# Biblical evidence that "baptizo" means less than full immersion?



## timmopussycat (Jun 10, 2008)

Hello all

I have been told that there are biblical examples of the use of this word (baptizo) to mean something less than full immersion. Does anybody know where I might find a list of such uses? 

Thank you


----------



## Poimen (Jun 10, 2008)

This issue has been hashed out in several threads. 

http://www.puritanboard.com/f57/baptizo-immersion-vs-sprinkling-28432/
http://www.puritanboard.com/f57/baptizo-doesnt-mean-immerse-2664/
http://www.puritanboard.com/f57/immersion-31609/index2.html


----------



## Semper Fidelis (Jun 10, 2008)

Dr. John Church on the Old Testament use of the term from Why Baptize By Sprinkling


> The Old Testament Background of the Subject
> 
> Sometime ago I announced that I would speak on the theme we are dealing with in this book. There was a good man in the city where I was holding the meeting, and when he heard my announcement he remarked to a friend of mine that he did not see how I could prove my point unless I went back to the Old Testament for my proof. I feel that the point can be proven from the New Testament alone. However, we need to see that it is perfectly logical for us to begin a discussion of this subject from the standpoint of the Old Testament teaching. The New Testament springs out of the Old Testament, and the New Testament is the fulfillment of the Old Testament. They supplement each other. We can never fully understand the Bible teaching on the subject of baptism, and many other subjects, unless we do go back to the Old Testament to begin.
> 
> ...


----------



## DavidGGraves (Jun 11, 2008)

Tim,

I actually uncovered evidence that baptizw means less than immersion in George Beasley-Murray's book defending credo-baptism. 

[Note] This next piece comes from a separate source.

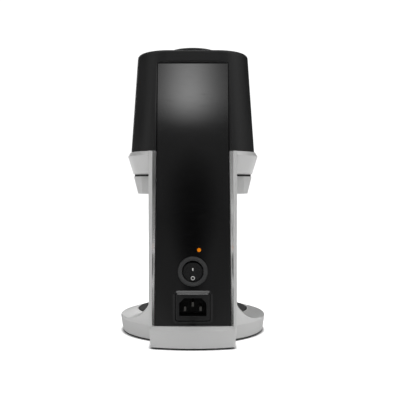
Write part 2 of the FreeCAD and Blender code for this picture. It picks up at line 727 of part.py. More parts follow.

Second the use comes from the LXX translation of the Hebrew word טבל (dip) in Leviticus 4:6 inter alia with the cognate baptw. The priests are commanded to dip their finger in the palm of their hand. It stretches credulity to argue that one must (can?) immerse one's finger in the palm of his hand. I as, a credo-baptist, find much wisdom in the Didache's instructions that immersion is preferable but not required as a form Scripturally.


----------



## RamistThomist (Jun 11, 2008)

in Scripture the people who were fully immersed died. Peter calls the Noah narrative a baptism. The irony is that those who weren't immersed lived!


----------



## Kevin (Jun 11, 2008)

Ivanhoe said:


> in Scripture the people who were fully immersed died. Peter calls the Noah narrative a baptism. The irony is that those who weren't immersed lived!


----------



## Reformed Covenanter (Jun 11, 2008)

Ivanhoe said:


> in Scripture the people who were fully immersed died. Peter calls the Noah narrative a baptism. The irony is that those who weren't immersed lived!



Yes, it's a bit like those who were baptized under Moses (1 Cor. 10). The Egyptians were immersed, but not baptized; Israel was baptized, but not immersed.


----------



## RamistThomist (Jun 11, 2008)

I was reading Acts today where Phillip baptized the Ethiopian. it says that both went down into the water. That would suggest that the Ethiopian was immersed. But strictly speaking, given the force of the language, Phillip must be immersed as well! That doesn't rebut credo, to be sure, but I would like to see more consistency on ministers' parts.


----------



## Reformed Covenanter (Jun 11, 2008)

Ivanhoe said:


> I was reading Acts today where Phillip baptized the Ethiopian. it says that both went down into the water. That would suggest that the Ethiopian was immersed. But strictly speaking, given the force of the language, Phillip must be immersed as well! That doesn't rebut credo, to be sure, but I would like to see more consistency on ministers' parts.



How many deserts do you know that have baptismal pools in them?


----------